Front Binding – Ambrose Bierce makes his blog debut today, with the second of three publications of his issued by the George Macy Company and the Cardevon Press. The first was 1942’s Tales of Soldiers and Civilians, which Paul Landacre performed artistic duties. The latter was 1972’s The Devil’s Dictionary, starring Fritz Kredel’s talents. This one is a curious book, as it was not Bierce’s in the first place. The story told here was originally put to the page by German author Richard Voss as Der Mönch von Berchtesgaden. Its English translator, Gustav Adolf Danziger, contracted Bierce to assist him in editing the piece, which he did as a favor for Danziger (Bierce was an ardent supporter of the man’s ambitions; Danziger later wrote an essay about Bierce in the 1920’s). And so, here we are with Bierce’s adaptation of Danziger’s translation of Voss’ story. Whew. Bierce himself had a rather crazy life; I suggest a visit to his Wikipedia page. His curious disappearance in Mexico is the stuff of literary legend. While perusing that page, I noticed a quote from Reader’s Club judge Clinton Fadiman, who was apparently not too big on him: “Bierce was never a great writer. He has painful faults of vulgarity and cheapness of imagination. But… his style, for one thing, will preserve him; and the purity of his misanthropy, too, will help to keep him alive.” Bierce still holds some clout in the literary world, so I suppose Fadiman’s backhanded compliment holds true.
Moving on, Michel Ciry made his sole contribution to the LEC canon with this book. His style has a children’s book feel to me, which may or may not be apropos for the tale within, but I haven’t read it yet. The Sandglass goes into more detail.
Production notes: Glenn Foss and Freeman Craw provided the design. Craw also created the Canterbury font utilized on the title and the paragraph marks littering the text. The text itself is Linotype Janson.

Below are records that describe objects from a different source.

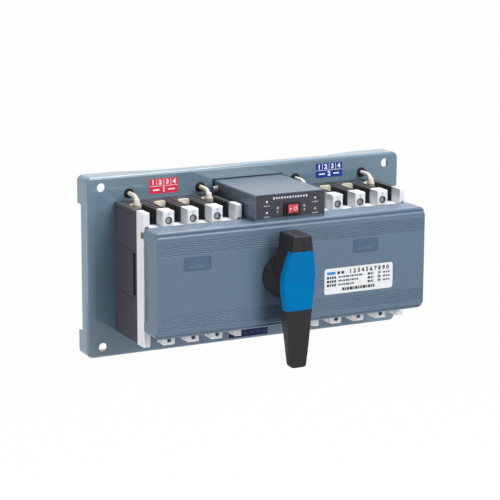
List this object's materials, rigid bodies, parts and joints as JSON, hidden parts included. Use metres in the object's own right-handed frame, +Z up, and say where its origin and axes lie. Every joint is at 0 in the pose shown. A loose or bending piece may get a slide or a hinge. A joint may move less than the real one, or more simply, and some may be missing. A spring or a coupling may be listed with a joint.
{
  "type": "transfer switch",
  "caption": "Two-source transfer switch: paired moulded-case breakers on a formed steel pan, driven through racks by one front lever, with a small control box.",
  "frame": {"origin": "middle of the four mounting holes, on the front face of the pan", "axes": "+X to the right seen from the front, +Z up the panel, front faces -Y"},
  "size_m": [0.403, 0.187, 0.2076],
  "materials": {
    "pan_paint": "gloss",
    "cover_plastic": "gloss",
    "box_paint": "gloss",
    "breaker_black": "moulded",
    "breaker_white": "satin",
    "toggle_black": "moulded",
    "terminal_brass": "tinned",
    "zinc_steel": "zinc plated",
    "steel": "galvanised",
    "cast_alloy": "die cast",
    "motor_can": "satin",
    "brass": "bright",
    "rubber_black": "matte",
    "wire_sleeve": "satin",
    "lug_tin": "tinned",
    "handle_black": "moulded",
    "insert_blue": "satin",
    "panel_dark": "textured",
    "rocker_red": "gloss",
    "lamp_lens": "clear",
    "board_green": "solder resist",
    "core_steel": "laminated",
    "relay_case": "satin",
    "connector_grey": "moulded"
  },
  "bodies": {
    "frame_body": {"aux_terminal_block": "handle_black", "aux_terminal_screws": "zinc_steel", "base_pan": "pan_paint", "board_connector": "connector_grey", "board_relays": "relay_case", "board_transformer": "core_steel", "box_bottom": "box_paint", "box_shell": "box_paint", "circuit_board": "board_green", "control_panel": "panel_dark", "cover_clips": "brass", "cover_screws": "zinc_steel", "front_cover": "cover_plastic", "fuse_cap": "brass", "fuse_holder": "connector_grey", "gear_motor": "motor_can", "gearbox_housing": "cast_alloy", "gearbox_screws": "zinc_steel", "guide_screws": "zinc_steel", "indicator_lamps": "lamp_lens", "left_breaker_base": "breaker_black", "left_breaker_cover": "breaker_white", "left_line_terminals": "terminal_brass", "left_load_terminals": "terminal_brass", "left_post_screws": "zinc_steel", "left_sensing_wires": "wire_sleeve", "left_terminal_screws": "zinc_steel", "limit_switches": "toggle_black", "mechanism_plate": "steel", "plate_screws": "zinc_steel", "plate_standoffs": "zinc_steel", "rear_screws": "zinc_steel", "right_breaker_base": "breaker_black", "right_breaker_cover": "breaker_white", "right_line_terminals": "terminal_brass", "right_load_terminals": "terminal_brass", "right_post_screws": "zinc_steel", "right_sensing_wires": "wire_sleeve", "right_terminal_screws": "zinc_steel", "ring_lugs": "lug_tin", "rocker_frame": "handle_black", "shaft_bush": "brass", "wire_bush": "rubber_black", "wire_grommets": "rubber_black"},
    "handle": {"handle_body": "handle_black", "handle_insert": "insert_blue", "handle_screw": "zinc_steel", "handle_shaft": "steel", "drive_pinion": "steel"},
    "left_slide": {"left_drive_slide": "steel"},
    "right_slide": {"right_drive_slide": "steel"},
    "left_lever": {"left_toggle": "toggle_black"},
    "right_lever": {"right_toggle": "toggle_black"},
    "rocker_key": {"rocker": "rocker_red"}
  },
  "joints": [
    {"name": "handle_turn", "type": "hinge", "parent": "frame_body", "child": "handle", "pos_m": [-0.01475, 0, 0], "axis": [0, -1, 0], "range_deg": [0, 90]},
    {"name": "left_slide_travel", "type": "slide", "parent": "frame_body", "child": "left_slide", "axis": [0, 0, -1], "range_m": [0, 0.02356]},
    {"name": "right_slide_travel", "type": "slide", "parent": "frame_body", "child": "right_slide", "axis": [0, 0, 1], "range_m": [0, 0.02356]},
    {"name": "left_toggle_swing", "type": "hinge", "parent": "frame_body", "child": "left_lever", "pos_m": [-0.12055, -0.05, 0], "axis": [1, 0, 0], "range_deg": [0, 33.62]},
    {"name": "right_toggle_swing", "type": "hinge", "parent": "frame_body", "child": "right_lever", "pos_m": [0.09105, -0.05, 0], "axis": [-1, 0, 0], "range_deg": [0, 33.62]},
    {"name": "rocker_tip", "type": "hinge", "parent": "frame_body", "child": "rocker_key", "pos_m": [0.002, -0.099, 0.071], "axis": [0, 0, -1], "range_deg": [0, 16]}
  ],
  "couplings": [
    {"joint": "handle_turn", "follows": "left_slide_travel", "rad_per_m": 66.667},
    {"joint": "right_slide_travel", "follows": "left_slide_travel", "ratio": 1},
    {"joint": "left_toggle_swing", "follows": "left_slide_travel", "rad_per_m": 24.901},
    {"joint": "right_toggle_swing", "follows": "left_slide_travel", "rad_per_m": 24.901}
  ]
}
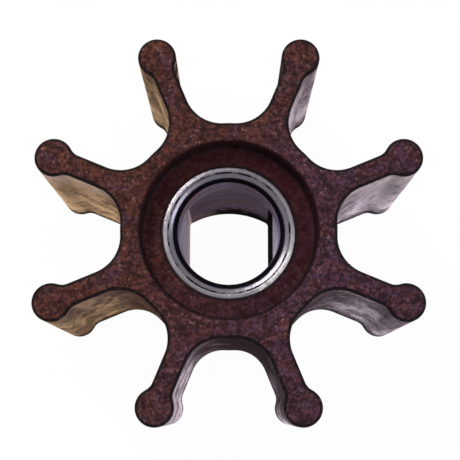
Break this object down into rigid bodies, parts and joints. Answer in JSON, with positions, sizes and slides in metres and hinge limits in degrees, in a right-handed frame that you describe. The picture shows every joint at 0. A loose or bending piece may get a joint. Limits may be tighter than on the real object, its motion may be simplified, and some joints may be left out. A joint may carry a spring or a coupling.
{
  "type": "pump impeller",
  "caption": "Flexible-vane pump impeller: a rubber hub with straight bulb-tipped radial vanes, moulded round a metal insert with a shaft bore and two drive flats.",
  "frame": {"origin": "on the bore axis, in the plane of the rubber hub's rear face", "axes": "+Z along the bore axis out of the front face, where the bore's round mouth is; the drive flats face +X and -X; the vanes lie 22.5 degrees either side of X and Y"},
  "size_m": [0.0606, 0.0606, 0.04],
  "materials": {
    "rubber": "matte",
    "insert_metal": "turned"
  },
  "bodies": {
    "root": {"rubber_body": "rubber", "drive_insert": "insert_metal"}
  },
  "joints": []
}
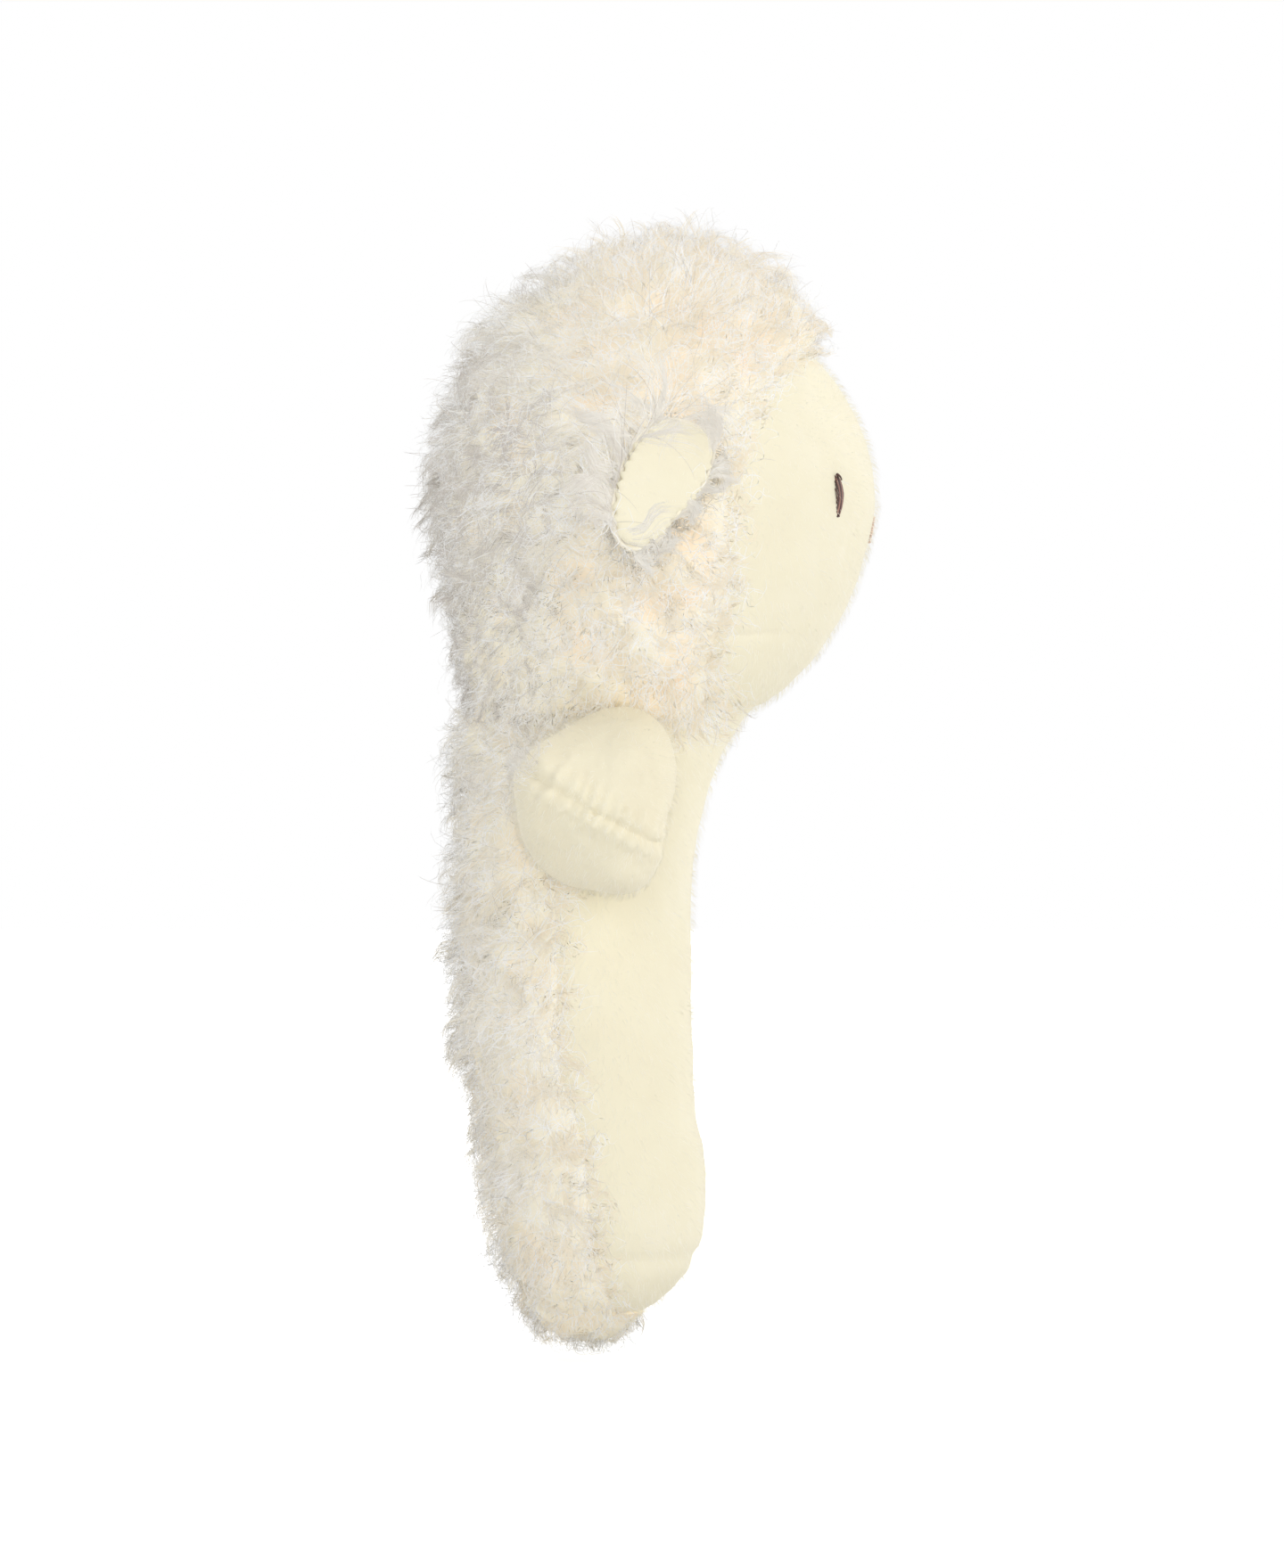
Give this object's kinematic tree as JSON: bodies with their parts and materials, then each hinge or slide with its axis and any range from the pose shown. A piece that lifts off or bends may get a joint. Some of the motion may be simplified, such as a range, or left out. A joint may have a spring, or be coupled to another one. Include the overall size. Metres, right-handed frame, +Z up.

Warren Paper Company delivered the paper used for the book, with the Tri-Arts Press seemingly responsible for the printing of that text. Buckram covers the boards, done in a color to match the hangman’s daughter’s blonde locks and in a texture meant to resemble the monk’s worn robes. May explain the somewhat drab look of the binding. No bindery info for you this time, but I suspect Russell-Rutter did it. :p
Title Page – Maurice Valency provides some background on this book’s history via Introduction. I do like Ciry’s work, but at times I feel it’s a little plain and, as I mentioned before, possibly too childish. Maybe it’s the bold colors?
Examples of the Illustrations by Ciry (right click and open in new tab for full size):
Personal Notes – A trip to Bookhaven netted this book; I was dawdling between my book choices on this particular visit, and my wife suggested this one as the concluding volume. I knew of Bierce and his rather intriguing history, so I figured why not?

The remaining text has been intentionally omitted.